# Exercise directions
Every line below is to be quoted exactly, with nothing added or dropped.

# Collected material
· · · · ·
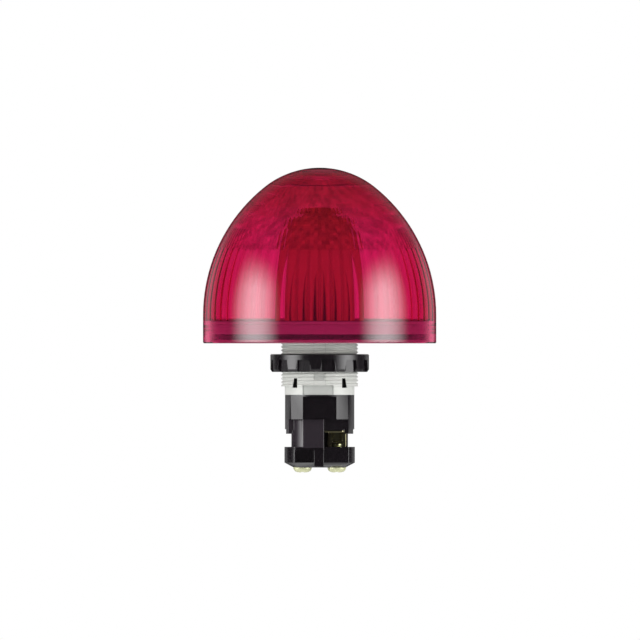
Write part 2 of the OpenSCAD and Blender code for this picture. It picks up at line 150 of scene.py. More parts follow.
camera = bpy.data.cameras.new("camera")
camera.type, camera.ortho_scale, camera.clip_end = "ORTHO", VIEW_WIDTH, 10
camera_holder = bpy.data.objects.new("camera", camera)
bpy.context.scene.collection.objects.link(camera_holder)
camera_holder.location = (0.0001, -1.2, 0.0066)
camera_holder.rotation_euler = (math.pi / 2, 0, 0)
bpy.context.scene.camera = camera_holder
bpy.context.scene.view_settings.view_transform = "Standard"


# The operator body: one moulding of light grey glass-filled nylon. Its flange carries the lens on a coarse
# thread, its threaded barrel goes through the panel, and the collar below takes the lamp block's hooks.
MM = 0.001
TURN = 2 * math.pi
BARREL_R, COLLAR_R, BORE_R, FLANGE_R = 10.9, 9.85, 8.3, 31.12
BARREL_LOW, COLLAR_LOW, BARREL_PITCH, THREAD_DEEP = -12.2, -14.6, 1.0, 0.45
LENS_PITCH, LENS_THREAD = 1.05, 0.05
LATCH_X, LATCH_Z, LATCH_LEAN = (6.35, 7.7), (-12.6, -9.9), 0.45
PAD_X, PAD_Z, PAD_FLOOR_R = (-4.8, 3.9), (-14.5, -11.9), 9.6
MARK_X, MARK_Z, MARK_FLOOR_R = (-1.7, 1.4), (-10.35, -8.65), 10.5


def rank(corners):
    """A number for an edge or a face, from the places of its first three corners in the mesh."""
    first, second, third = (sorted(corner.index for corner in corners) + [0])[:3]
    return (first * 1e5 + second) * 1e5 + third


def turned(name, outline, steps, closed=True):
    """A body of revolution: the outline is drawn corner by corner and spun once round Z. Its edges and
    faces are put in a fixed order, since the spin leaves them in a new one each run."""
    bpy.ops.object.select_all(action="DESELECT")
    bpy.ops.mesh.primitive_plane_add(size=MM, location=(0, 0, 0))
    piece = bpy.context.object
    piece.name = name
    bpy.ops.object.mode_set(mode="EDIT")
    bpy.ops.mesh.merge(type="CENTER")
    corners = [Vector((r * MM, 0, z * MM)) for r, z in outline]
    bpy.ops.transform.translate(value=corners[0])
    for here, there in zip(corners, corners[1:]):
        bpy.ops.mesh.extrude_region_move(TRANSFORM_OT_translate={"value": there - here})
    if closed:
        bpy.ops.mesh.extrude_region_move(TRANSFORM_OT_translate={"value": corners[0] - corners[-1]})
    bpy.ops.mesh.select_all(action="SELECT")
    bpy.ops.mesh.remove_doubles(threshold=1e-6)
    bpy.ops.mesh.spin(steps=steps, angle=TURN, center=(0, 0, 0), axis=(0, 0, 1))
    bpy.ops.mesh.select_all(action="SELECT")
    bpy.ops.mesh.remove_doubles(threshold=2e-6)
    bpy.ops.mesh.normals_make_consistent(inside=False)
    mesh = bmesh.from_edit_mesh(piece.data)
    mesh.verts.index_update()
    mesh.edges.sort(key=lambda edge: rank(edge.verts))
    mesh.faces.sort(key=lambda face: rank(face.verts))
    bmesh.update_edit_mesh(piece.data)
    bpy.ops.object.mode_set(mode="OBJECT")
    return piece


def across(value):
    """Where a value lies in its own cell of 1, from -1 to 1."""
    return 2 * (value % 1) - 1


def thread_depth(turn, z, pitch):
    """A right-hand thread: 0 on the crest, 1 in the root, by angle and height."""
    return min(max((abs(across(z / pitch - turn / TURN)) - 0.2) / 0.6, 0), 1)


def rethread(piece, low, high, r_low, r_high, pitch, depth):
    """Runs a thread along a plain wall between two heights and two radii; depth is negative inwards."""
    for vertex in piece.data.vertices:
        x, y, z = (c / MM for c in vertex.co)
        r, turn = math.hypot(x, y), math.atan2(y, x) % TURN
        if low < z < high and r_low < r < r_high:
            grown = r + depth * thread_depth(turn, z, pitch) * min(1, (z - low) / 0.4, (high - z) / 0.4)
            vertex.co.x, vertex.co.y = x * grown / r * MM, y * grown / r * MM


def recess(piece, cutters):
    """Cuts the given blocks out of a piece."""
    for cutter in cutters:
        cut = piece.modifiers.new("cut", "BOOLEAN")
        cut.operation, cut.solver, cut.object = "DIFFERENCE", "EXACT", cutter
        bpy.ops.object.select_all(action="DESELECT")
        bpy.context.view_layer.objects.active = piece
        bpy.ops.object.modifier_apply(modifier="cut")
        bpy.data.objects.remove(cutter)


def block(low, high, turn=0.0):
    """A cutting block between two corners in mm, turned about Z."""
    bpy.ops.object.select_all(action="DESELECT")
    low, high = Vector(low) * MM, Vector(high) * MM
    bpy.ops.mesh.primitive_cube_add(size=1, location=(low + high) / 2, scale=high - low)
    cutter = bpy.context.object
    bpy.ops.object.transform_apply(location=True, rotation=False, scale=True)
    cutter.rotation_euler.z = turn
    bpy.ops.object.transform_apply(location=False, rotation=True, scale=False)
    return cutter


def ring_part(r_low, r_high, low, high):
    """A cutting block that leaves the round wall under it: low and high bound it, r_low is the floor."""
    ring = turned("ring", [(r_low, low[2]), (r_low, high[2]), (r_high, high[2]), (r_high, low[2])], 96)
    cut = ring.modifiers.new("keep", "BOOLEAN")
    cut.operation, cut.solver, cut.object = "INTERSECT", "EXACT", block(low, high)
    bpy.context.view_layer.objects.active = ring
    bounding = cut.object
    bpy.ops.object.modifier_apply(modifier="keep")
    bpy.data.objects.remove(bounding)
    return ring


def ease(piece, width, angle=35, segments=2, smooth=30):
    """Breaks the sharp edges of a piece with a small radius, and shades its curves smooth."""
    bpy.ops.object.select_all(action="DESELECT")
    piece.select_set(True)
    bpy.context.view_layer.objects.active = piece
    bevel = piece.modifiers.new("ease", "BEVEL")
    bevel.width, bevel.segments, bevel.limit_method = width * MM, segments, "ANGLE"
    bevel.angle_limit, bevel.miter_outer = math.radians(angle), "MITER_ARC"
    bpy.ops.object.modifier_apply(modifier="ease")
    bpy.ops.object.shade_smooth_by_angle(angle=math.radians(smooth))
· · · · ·
# Written reply
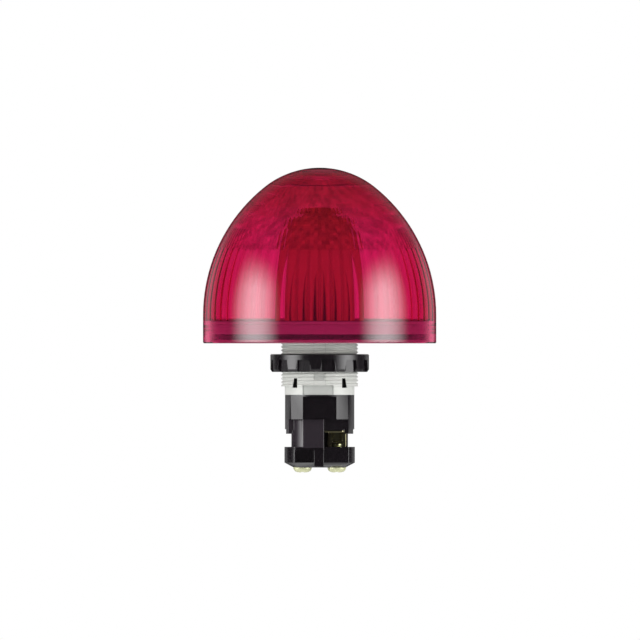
Write part 2 of the OpenSCAD and Blender code for this picture. It picks up at line 150 of scene.py. More parts follow.
camera = bpy.data.cameras.new("camera")
camera.type, camera.ortho_scale, camera.clip_end = "ORTHO", VIEW_WIDTH, 10
camera_holder = bpy.data.objects.new("camera", camera)
bpy.context.scene.collection.objects.link(camera_holder)
camera_holder.location = (0.0001, -1.2, 0.0066)
camera_holder.rotation_euler = (math.pi / 2, 0, 0)
bpy.context.scene.camera = camera_holder
bpy.context.scene.view_settings.view_transform = "Standard"


# The operator body: one moulding of light grey glass-filled nylon. Its flange carries the lens on a coarse
# thread, its threaded barrel goes through the panel, and the collar below takes the lamp block's hooks.
MM = 0.001
TURN = 2 * math.pi
BARREL_R, COLLAR_R, BORE_R, FLANGE_R = 10.9, 9.85, 8.3, 31.12
BARREL_LOW, COLLAR_LOW, BARREL_PITCH, THREAD_DEEP = -12.2, -14.6, 1.0, 0.45
LENS_PITCH, LENS_THREAD = 1.05, 0.05
LATCH_X, LATCH_Z, LATCH_LEAN = (6.35, 7.7), (-12.6, -9.9), 0.45
PAD_X, PAD_Z, PAD_FLOOR_R = (-4.8, 3.9), (-14.5, -11.9), 9.6
MARK_X, MARK_Z, MARK_FLOOR_R = (-1.7, 1.4), (-10.35, -8.65), 10.5


def rank(corners):
    """A number for an edge or a face, from the places of its first three corners in the mesh."""
    first, second, third = (sorted(corner.index for corner in corners) + [0])[:3]
    return (first * 1e5 + second) * 1e5 + third


def turned(name, outline, steps, closed=True):
    """A body of revolution: the outline is drawn corner by corner and spun once round Z. Its edges and
    faces are put in a fixed order, since the spin leaves them in a new one each run."""
    bpy.ops.object.select_all(action="DESELECT")
    bpy.ops.mesh.primitive_plane_add(size=MM, location=(0, 0, 0))
    piece = bpy.context.object
    piece.name = name
    bpy.ops.object.mode_set(mode="EDIT")
    bpy.ops.mesh.merge(type="CENTER")
    corners = [Vector((r * MM, 0, z * MM)) for r, z in outline]
    bpy.ops.transform.translate(value=corners[0])
    for here, there in zip(corners, corners[1:]):
        bpy.ops.mesh.extrude_region_move(TRANSFORM_OT_translate={"value": there - here})
    if closed:
        bpy.ops.mesh.extrude_region_move(TRANSFORM_OT_translate={"value": corners[0] - corners[-1]})
    bpy.ops.mesh.select_all(action="SELECT")
    bpy.ops.mesh.remove_doubles(threshold=1e-6)
    bpy.ops.mesh.spin(steps=steps, angle=TURN, center=(0, 0, 0), axis=(0, 0, 1))
    bpy.ops.mesh.select_all(action="SELECT")
    bpy.ops.mesh.remove_doubles(threshold=2e-6)
    bpy.ops.mesh.normals_make_consistent(inside=False)
    mesh = bmesh.from_edit_mesh(piece.data)
    mesh.verts.index_update()
    mesh.edges.sort(key=lambda edge: rank(edge.verts))
    mesh.faces.sort(key=lambda face: rank(face.verts))
    bmesh.update_edit_mesh(piece.data)
    bpy.ops.object.mode_set(mode="OBJECT")
    return piece


def across(value):
    """Where a value lies in its own cell of 1, from -1 to 1."""
    return 2 * (value % 1) - 1


def thread_depth(turn, z, pitch):
    """A right-hand thread: 0 on the crest, 1 in the root, by angle and height."""
    return min(max((abs(across(z / pitch - turn / TURN)) - 0.2) / 0.6, 0), 1)


def rethread(piece, low, high, r_low, r_high, pitch, depth):
    """Runs a thread along a plain wall between two heights and two radii; depth is negative inwards."""
    for vertex in piece.data.vertices:
        x, y, z = (c / MM for c in vertex.co)
        r, turn = math.hypot(x, y), math.atan2(y, x) % TURN
        if low < z < high and r_low < r < r_high:
            grown = r + depth * thread_depth(turn, z, pitch) * min(1, (z - low) / 0.4, (high - z) / 0.4)
            vertex.co.x, vertex.co.y = x * grown / r * MM, y * grown / r * MM


def recess(piece, cutters):
    """Cuts the given blocks out of a piece."""
    for cutter in cutters:
        cut = piece.modifiers.new("cut", "BOOLEAN")
        cut.operation, cut.solver, cut.object = "DIFFERENCE", "EXACT", cutter
        bpy.ops.object.select_all(action="DESELECT")
        bpy.context.view_layer.objects.active = piece
        bpy.ops.object.modifier_apply(modifier="cut")
        bpy.data.objects.remove(cutter)


def block(low, high, turn=0.0):
    """A cutting block between two corners in mm, turned about Z."""
    bpy.ops.object.select_all(action="DESELECT")
    low, high = Vector(low) * MM, Vector(high) * MM
    bpy.ops.mesh.primitive_cube_add(size=1, location=(low + high) / 2, scale=high - low)
    cutter = bpy.context.object
    bpy.ops.object.transform_apply(location=True, rotation=False, scale=True)
    cutter.rotation_euler.z = turn
    bpy.ops.object.transform_apply(location=False, rotation=True, scale=False)
    return cutter


def ring_part(r_low, r_high, low, high):
    """A cutting block that leaves the round wall under it: low and high bound it, r_low is the floor."""
    ring = turned("ring", [(r_low, low[2]), (r_low, high[2]), (r_high, high[2]), (r_high, low[2])], 96)
    cut = ring.modifiers.new("keep", "BOOLEAN")
    cut.operation, cut.solver, cut.object = "INTERSECT", "EXACT", block(low, high)
    bpy.context.view_layer.objects.active = ring
    bounding = cut.object
    bpy.ops.object.modifier_apply(modifier="keep")
    bpy.data.objects.remove(bounding)
    return ring


def ease(piece, width, angle=35, segments=2, smooth=30):
    """Breaks the sharp edges of a piece with a small radius, and shades its curves smooth."""
    bpy.ops.object.select_all(action="DESELECT")
    piece.select_set(True)
    bpy.context.view_layer.objects.active = piece
    bevel = piece.modifiers.new("ease", "BEVEL")
    bevel.width, bevel.segments, bevel.limit_method = width * MM, segments, "ANGLE"
    bevel.angle_limit, bevel.miter_outer = math.radians(angle), "MITER_ARC"
    bpy.ops.object.modifier_apply(modifier="ease")
    bpy.ops.object.shade_smooth_by_angle(angle=math.radians(smooth))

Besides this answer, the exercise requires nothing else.